A series of hotels that span the star grades are spread out around a loop road, along with what’s claimed to be the largest campground in the southern hemisphere.
The hotels are going through a gradual refurbishment process, with that at higher-end option Sails in the Desert already completed. Here, huge flatscreens and chaises longues provide the comfort, while carpets based on Aboriginal artworks and egg-like sculptures around the bedside lamps add the design twist. Rooms cost from £207.
The Desert Gardens Hotel, which costs from £133 including breakfast, looks a little motel like from the outside, and is next up for a renovation.
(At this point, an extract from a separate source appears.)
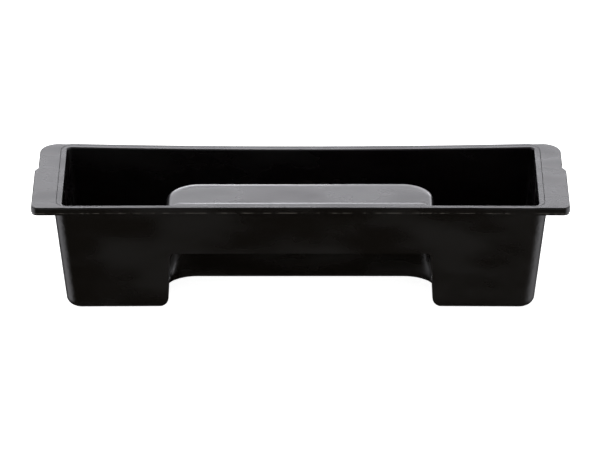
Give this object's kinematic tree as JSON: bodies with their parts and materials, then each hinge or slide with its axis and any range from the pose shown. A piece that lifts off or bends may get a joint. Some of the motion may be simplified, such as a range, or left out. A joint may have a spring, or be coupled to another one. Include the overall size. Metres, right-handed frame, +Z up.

Big dot painting pillows, light woods and balconies or private terraces for all will be the order of the day.
The Outback Pioneer is the relatively cheap and cheerful option, starting at £118. It’s home to the only pub for miles around but also to bathrooms that have seen at least one more decade than they should have.
The best bet, especially for families, are the Emu Walk Apartments. The bright, neutral-toned split level apartments come with kitchenettes and washer/dryers – mighty handy if on the road for a few weeks. Prices are similar to those at Sails in the Desert, but as with all of the resort’s hotels, big discounts can be had for staying more than the usual two nights.
At Kings Canyon, the top option is the Kings Canyon Wilderness Lodge run by APT, which is down a dirt track on the Kings Creek Station. The rooms are quirky cabin-tent hybrids, with corrugated metal walls and canvas roofs – although touches such as the heat lamps in the bathrooms and group evening meal around the campfire put it in the experiential luxury bracket. Prices start at £203.
Visitors less keen to drive can opt for an escorted coach tour. Austravel sells a four-night trip, with two nights at Uluru, one at Kings Canyon and one in Alice Springs, from £789.